>> START Available data
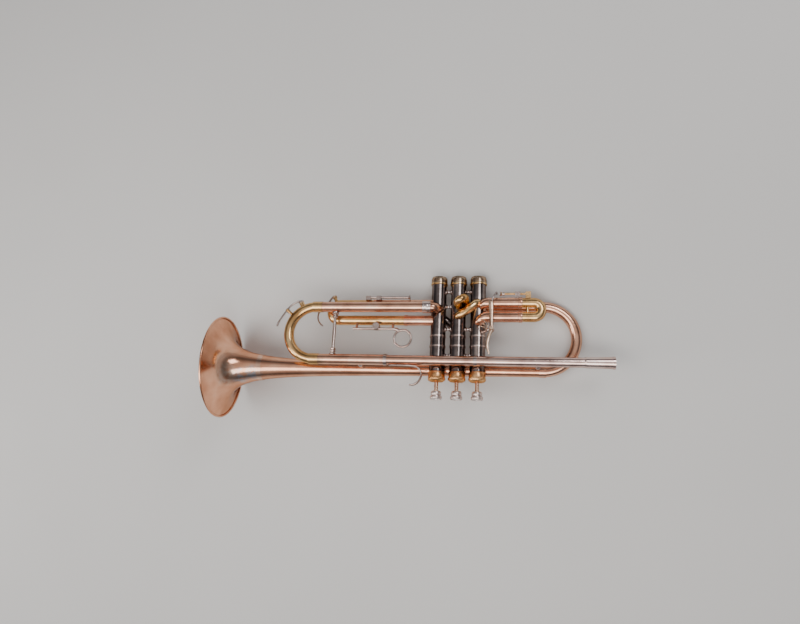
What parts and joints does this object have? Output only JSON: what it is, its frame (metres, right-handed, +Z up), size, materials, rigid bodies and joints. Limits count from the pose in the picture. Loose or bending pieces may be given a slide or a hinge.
>> END Available data
>> START Available data
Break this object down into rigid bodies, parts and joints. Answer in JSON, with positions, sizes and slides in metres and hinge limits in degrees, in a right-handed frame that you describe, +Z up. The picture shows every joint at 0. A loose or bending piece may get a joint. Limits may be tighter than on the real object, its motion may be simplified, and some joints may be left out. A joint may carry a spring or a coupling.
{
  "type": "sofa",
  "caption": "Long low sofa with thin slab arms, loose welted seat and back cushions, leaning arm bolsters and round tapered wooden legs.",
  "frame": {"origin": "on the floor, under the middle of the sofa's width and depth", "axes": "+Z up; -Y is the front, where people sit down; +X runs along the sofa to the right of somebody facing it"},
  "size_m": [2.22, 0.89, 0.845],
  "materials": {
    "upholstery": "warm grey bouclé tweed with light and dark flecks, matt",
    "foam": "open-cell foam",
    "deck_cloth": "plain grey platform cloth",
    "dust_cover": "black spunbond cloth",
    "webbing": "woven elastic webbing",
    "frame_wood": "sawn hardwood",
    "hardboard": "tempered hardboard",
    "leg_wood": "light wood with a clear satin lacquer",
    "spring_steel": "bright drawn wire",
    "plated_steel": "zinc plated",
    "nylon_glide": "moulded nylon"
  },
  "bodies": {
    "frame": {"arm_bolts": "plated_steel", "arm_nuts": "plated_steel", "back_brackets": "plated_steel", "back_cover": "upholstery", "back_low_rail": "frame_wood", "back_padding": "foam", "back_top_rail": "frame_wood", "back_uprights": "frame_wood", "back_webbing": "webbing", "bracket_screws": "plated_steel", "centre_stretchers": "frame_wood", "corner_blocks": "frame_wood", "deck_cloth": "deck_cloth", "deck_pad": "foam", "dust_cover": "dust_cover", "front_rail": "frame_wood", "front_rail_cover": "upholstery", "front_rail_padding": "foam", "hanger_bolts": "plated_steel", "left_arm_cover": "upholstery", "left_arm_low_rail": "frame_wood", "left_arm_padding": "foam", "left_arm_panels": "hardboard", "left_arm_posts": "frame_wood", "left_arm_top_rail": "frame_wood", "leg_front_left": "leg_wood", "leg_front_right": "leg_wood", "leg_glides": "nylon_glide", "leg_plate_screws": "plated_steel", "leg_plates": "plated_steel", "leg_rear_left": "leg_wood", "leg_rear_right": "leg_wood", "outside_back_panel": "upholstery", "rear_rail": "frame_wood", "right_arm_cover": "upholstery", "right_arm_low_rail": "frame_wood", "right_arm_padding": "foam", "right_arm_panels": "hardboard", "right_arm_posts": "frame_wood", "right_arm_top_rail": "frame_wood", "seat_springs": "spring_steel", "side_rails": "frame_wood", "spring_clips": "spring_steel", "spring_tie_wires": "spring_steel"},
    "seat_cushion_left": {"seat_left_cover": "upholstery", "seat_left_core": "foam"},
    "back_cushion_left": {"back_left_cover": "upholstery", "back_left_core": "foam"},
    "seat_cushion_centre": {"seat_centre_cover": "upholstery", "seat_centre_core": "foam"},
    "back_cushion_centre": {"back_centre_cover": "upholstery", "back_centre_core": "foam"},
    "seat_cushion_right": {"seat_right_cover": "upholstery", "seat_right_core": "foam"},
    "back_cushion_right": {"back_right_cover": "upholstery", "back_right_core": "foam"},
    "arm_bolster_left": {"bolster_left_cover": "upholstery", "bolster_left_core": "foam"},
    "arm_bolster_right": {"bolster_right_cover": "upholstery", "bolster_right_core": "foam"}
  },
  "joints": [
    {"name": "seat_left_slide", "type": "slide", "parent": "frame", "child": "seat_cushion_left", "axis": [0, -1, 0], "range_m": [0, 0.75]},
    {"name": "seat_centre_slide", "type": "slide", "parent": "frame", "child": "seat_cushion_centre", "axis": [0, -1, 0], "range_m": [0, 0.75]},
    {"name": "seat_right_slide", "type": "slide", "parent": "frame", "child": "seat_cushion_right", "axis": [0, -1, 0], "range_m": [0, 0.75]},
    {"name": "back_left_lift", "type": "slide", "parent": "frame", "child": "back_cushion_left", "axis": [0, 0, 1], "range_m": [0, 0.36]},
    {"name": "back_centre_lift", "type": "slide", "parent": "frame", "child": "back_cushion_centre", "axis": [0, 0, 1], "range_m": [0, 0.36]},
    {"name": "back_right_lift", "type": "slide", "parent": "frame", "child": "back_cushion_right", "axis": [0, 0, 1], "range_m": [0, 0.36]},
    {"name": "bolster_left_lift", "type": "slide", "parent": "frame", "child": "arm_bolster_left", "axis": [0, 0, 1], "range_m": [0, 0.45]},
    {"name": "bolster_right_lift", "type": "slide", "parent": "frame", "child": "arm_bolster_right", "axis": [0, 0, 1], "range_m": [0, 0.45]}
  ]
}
>> END Available data
List the lines of the records where "down" occurs.

> [Task result]
Break this object down into rigid bodies, parts and joints. Answer in JSON, with positions, sizes and slides in metres and hinge limits in degrees, in a right-handed frame that you describe, +Z up. The picture shows every joint at 0. A loose or bending piece may get a joint. Limits may be tighter than on the real object, its motion may be simplified, and some joints may be left out. A joint may carry a spring or a coupling.
  "frame": {"origin": "on the floor, under the middle of the sofa's width and depth", "axes": "+Z up; -Y is the front, where people sit down; +X runs along the sofa to the right of somebody facing it"},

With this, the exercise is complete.